Scotland will adopt a world-leading approach to measuring recycling performance with its new carbon metric, details of which have been published today.  The new measurement means that climate change impacts will be considered in targets for achieving zero waste from 2013 onwards.

15 Mar 11

Traditionally recycling performance has been measured in terms of tonnage of material. Under the new system, tonnage diversion levels will be weighted by applying a ‘carbon factor’ to the materials collected, which takes into account the environmental benefits of recycling those materials over sending them to landfill.  This is believed to be the first attempt anywhere in the world to apply climate change thinking to waste management performance measurement.

The new system has been devised to support the Scottish Government’s zero waste ambitions.  It will help to prioritise the materials and waste management options needed to reach the target for 70% recycling by 2025.

In particular it will prioritise materials with a high carbon impact such as plastics and textiles, which currently have relatively low levels of recycling in Scotland.

It will also highlight the relative merits of different waste management options, and will support the aspiration for greater ‘closed loop’ recycling markets, for example, by giving higher weighting to glass which is recycled back into glass rather than that which is used for aggregates or insulation materials.

Details of the metric are revealed today in a technical report published by Zero Waste Scotland and a supporting guidance document for councils, published by the Scottish Government.

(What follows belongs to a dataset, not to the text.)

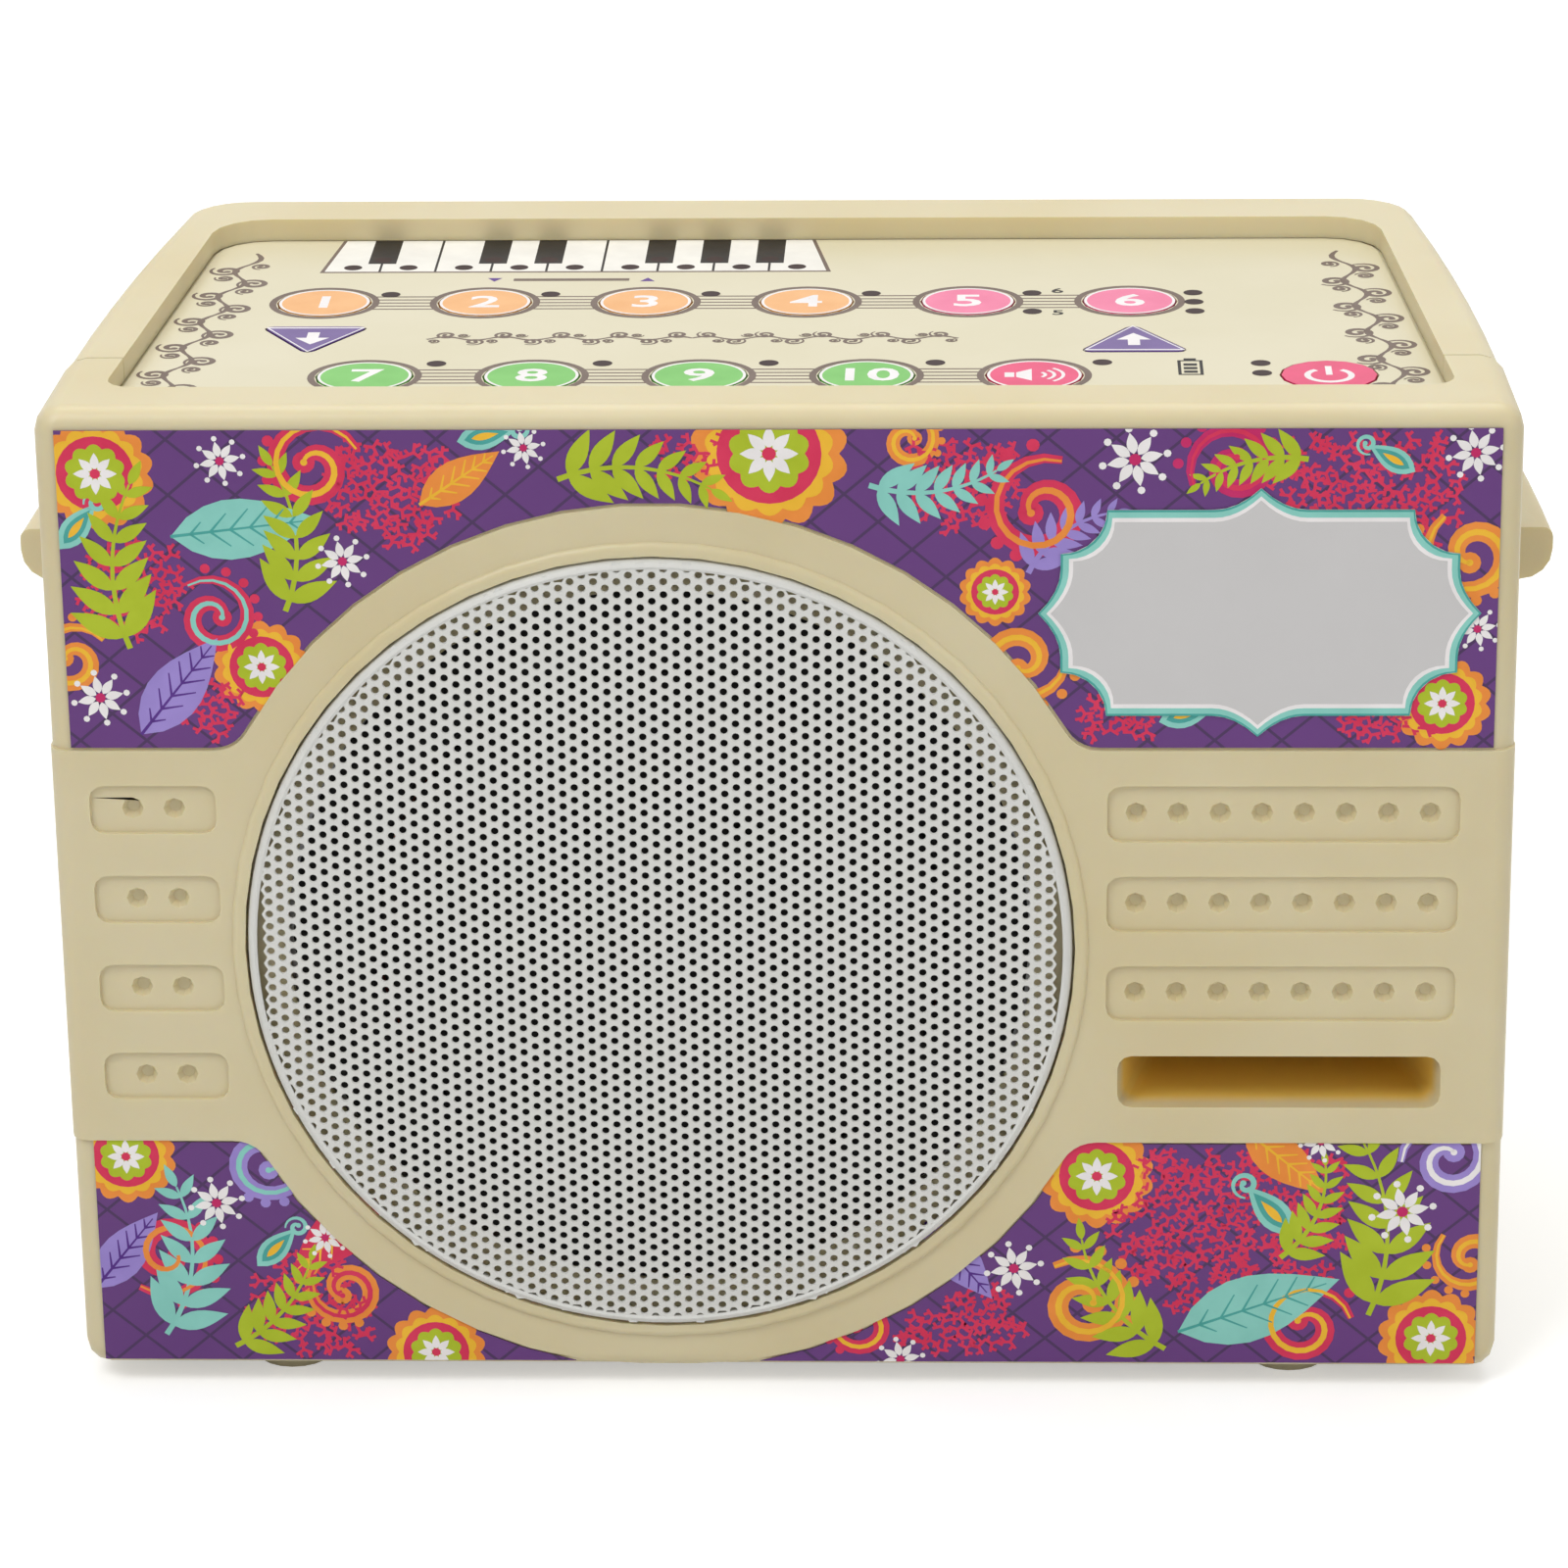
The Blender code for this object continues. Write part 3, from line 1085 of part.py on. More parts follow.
def make_keypad_board():
    """Board under the keys, with a switch for each key, a light for each window and the lead's connector."""
    x0, x1, y0, y1 = KEYPAD_BOARD
    low, high = KEYPAD_BOARD_TOP - BOARD_THICKNESS, KEYPAD_BOARD_TOP
    outline = [(x0, y0), (x1, y0), (x1, y1), (x0, y1)]
    holes = [circle(x, depth, SMALL_SCREW_RADIUS + GAP, SCREW_STEPS) for x, depth in KEYPAD_POSTS]
    board = prism("keypad_board", [outline] + holes, low, high, "above", CIRCUIT_BOARD)
    keys = [(x, depth) for _, x, depth, _ in key_places()] + [DOWN_KEY, UP_KEY]
    half = SWITCH_SIZE / 2
    spans = [
        ((x - half, depth - half, high - OVERLAP), (x + half, depth + half, high + SWITCH_BODY_HEIGHT))
        for x, depth in keys
    ]
    add(board, boxes("switch_bodies", spans))
    starts = [(x, depth, high + SWITCH_BODY_HEIGHT - OVERLAP) for x, depth in keys]
    length = SWITCH_HEIGHT - SWITCH_BODY_HEIGHT + OVERLAP
    add(board, rods("switch_plungers", starts, length, SWITCH_PLUNGER_RADIUS, "up", steps=LIGHT_STEPS))
    starts = [(x, depth, high - OVERLAP) for x, depth in light_places()]
    length = PLATE_TOP - LIGHT_TOP_INSET - high + OVERLAP
    add(board, rods("lights", starts, length, LIGHT_RADIUS, "up", steps=LIGHT_STEPS))
    x, depth = KEYPAD_CONNECTOR
    half_x, half_y = CONNECTOR_SIZE[0] / 2, CONNECTOR_SIZE[1] / 2
    span = ((x - half_x, depth - half_y, low - CONNECTOR_SIZE[2]),
            (x + half_x, depth + half_y, low + OVERLAP))
    add(board, boxes("keypad_connector", [span]))
    for i, (x, depth) in enumerate(KEYPAD_POSTS[:2], 1):
        place = (x, depth, low - GAP)
        screw(f"keypad_screw_{i}", place, "down", SMALL_SCREW_LENGTH, shank=SMALL_SCREW_RADIUS)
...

Environment Minister Richard Lochhead said:

“I'm delighted to announce today another huge and world-leading step the Scottish Government is taking to monitor Scotland’s recycling successes. The new way of measuring performance will focus on the carbon savings of each item, rather than its weight.

“This demonstrates the Scottish Government’s Zero Waste Plan in action and another huge step towards our vision of a zero waste Scotland.”

Iain Gulland, Director of Zero Waste Scotland said:

“Closed loop thinking is central to achieving zero waste – because it means less resources are used in the first place, but also because it can give the best economic advantage by ensuring higher value markets for the materials in the economy.

“Zero Waste Scotland fully supports the carbon metric and we will work with councils and others to apply it and to develop the collections and sorting infrastructure we need to meet our ambitious zero waste targets.”

The Convention of Scottish Local Authorities (COSLA) said:

"We welcome the publication of the guidance on the carbon metric and local authorities' involvement in its development.

“COSLA views the application of this metric solely to local authority collected wastes in the first instance, as again demonstrating local government's collective leadership on and commitment to the zero waste agenda.”